Exhibition view - Photo courtesy of 21_21 Design Sight

Photo courtesy of 21_21 Design Sight

The future may be unwritten (as English rock star Joe Strummer once claimed), but in business, seeing the writing on the wall remains the key to survival and success. This is the special province of Li Edelkoort, an international design guru and trend forecaster who helps clients prepare for the future by peering far beyond the myopia of the present. In the fashion and product design worlds, her pronouncements carry so much weight that they risk becoming self-fulfilling prophecies.

Edelkoort’s work is especially relevant to Japan, a country that exists out of the international slipstream. The inherent parochialism of Japanese society can result in companies being wrong-footed by unexpected global trends—witness the move towards budget air travel that doomed Japan Airlines. So it’s no surprise that she recently opened a Japan branch of her consultancy firm Trend Union, complementing existing offices in Paris and New York.

According to Issey Miyake, the legendary fashion designer and a close friend of Edelkoort’s, the relative insularity of Japanese culture also creates dangers for Japan’s young designers. As one of the four directors of Tokyo’s leading 21_21 Design Sight museum, Miyake invited Edelkoort to curate a major exhibition of foreign talents to correct what he sees as the self-satisfied complacency of the local design scene. The result is “Post Fossil: Excavating 21st Century Creation,” a sprawling show with a strangely tribal vibe that features animal shapes, odd natural materials, cleverly recycled objects and rough, unfinished designs.

“I was asked by Issey to do this show as the first foreign curator because he felt that the younger generation were going round in circles with Japanese aesthetics,” Edelkoort tells Metropolis in a sit-down interview following a photo shoot at the museum. “Japanese aesthetics are very beautiful, very powerful, very perfect, but they are starting to lack some energy or air. So he felt that he needed to make a counterpoint, and he said to me the key word is break.”

And “break” the exhibition most certainly does with its daring “Post-Fossil” concept. Not only is this intended to shake up young Japanese designers and broaden their thinking, but the entire show exists as a kind of three-dimensional forecast of the future as seen by Edelkoort.

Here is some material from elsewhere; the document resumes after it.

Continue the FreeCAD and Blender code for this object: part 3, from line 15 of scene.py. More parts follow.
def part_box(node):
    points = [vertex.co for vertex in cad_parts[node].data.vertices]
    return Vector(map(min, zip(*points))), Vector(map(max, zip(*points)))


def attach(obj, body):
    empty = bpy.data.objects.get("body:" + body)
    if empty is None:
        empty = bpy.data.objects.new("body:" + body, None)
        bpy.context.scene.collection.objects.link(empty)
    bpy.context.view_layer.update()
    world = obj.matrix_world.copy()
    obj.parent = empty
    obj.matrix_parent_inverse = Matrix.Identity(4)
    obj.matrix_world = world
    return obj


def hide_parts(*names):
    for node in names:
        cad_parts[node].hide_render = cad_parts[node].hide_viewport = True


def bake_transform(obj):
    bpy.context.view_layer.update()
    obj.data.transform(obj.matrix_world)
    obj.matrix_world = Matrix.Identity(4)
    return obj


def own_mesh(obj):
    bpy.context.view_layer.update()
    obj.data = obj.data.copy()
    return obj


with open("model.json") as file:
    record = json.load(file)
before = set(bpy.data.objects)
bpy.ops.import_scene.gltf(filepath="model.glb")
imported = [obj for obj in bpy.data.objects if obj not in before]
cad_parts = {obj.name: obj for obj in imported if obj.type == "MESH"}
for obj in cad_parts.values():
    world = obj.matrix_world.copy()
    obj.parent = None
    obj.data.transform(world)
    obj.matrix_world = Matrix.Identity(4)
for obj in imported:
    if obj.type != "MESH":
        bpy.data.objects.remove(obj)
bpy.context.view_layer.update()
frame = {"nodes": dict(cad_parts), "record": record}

Atelier van Lieshout, Family Lamp, 2007 - Photo courtesy of Carpenters Workshop Gallery - click image to enlarge

But who exactly is this woman with the piercing blue eyes, who trades on her ability to see deep into the future? Is she a sibyl or a charlatan—or perhaps a mixture of both? And what exactly are the methods she uses to unravel the threads with which the future is woven?

Wielding as much influence as she does, Edelkoort might be seen as a crank who preys off the weak and the gullible. But in reality, the 60-year-old Dutchwoman is a respected resource for major corporations—over the years, Coca-Cola, Nissan, Siemens, Estée Lauder, Lancôme, L’Oréal, Shiseido and Gucci, among others, have counted on her services.

“I have a long track record because I started in the ’80s, and I’ve been good on long-term forecasting,” she says with a charming lack of false modesty. “I’ve been especially good at pre-seeing the U-turns in society. It’s pretty easy to go from year to year in a reasonable, nice economic climate… What makes it very complicated is that some trends come and don’t go. We are now in a period of culture when a thing comes, like manga, and it’s just becoming more and more important, and is developing more and more variations.”

Although employed by hard-headed businessmen, the methodology Edelkoort uses to reach her conclusions is far from scientific, being based largely on her instincts about cultural phenomena.

“The best way to describe it is that I’m doing archaeology of the future,” she says. “I pick up fragments I see here or there—one brief image of a little girl, one photograph of an avant-garde artist, one video, one discussion, one observation. There are several leads, and then on top is my intuition, which tells me my eye is glued to this picture for a reason, and that it’s going to materialize into something important.”

Joris Laarman, Bone Chair, 2006 - Photo by Marijn van der Poll - click image to enlarge

The products that she then passes on to her clients include lecture tours, where she announces the concepts, colors and materials that will be in fashion two or more years down the road; €2,000 trend-forecasting books, which contain analysis and forecasts along with keywords, photos and even samples of textiles; and specific collaborations with companies to develop particular products. In all these cases, her input is expressed poetically rather than condensed into precise mathematical forecasts, leaving her plenty of wriggle room if—heaven forbid!—she gets it wrong.

A perfect example of Edelkoort’s predictive savvy is her work for Nissan, where she accomplished nothing less than introducing the concept of the lifestyle-focused, environmentally friendly automobiles that are now ubiquitous on highways around the world.

“They came to me in 1987 to ask me if I would help to create a scenario to design a small city car,” she recalls. “This was in the heyday of the ’80s, and everything was black and sharp and fast. I said, ‘End of story. We’re going to have to make a U-turn. There’s going to be an ecological crisis, and when this little car hits the road we will find new consumers with new needs so we have to make a car which is almost anti-speed, which sort of gives an idea of safeness and cuddliness.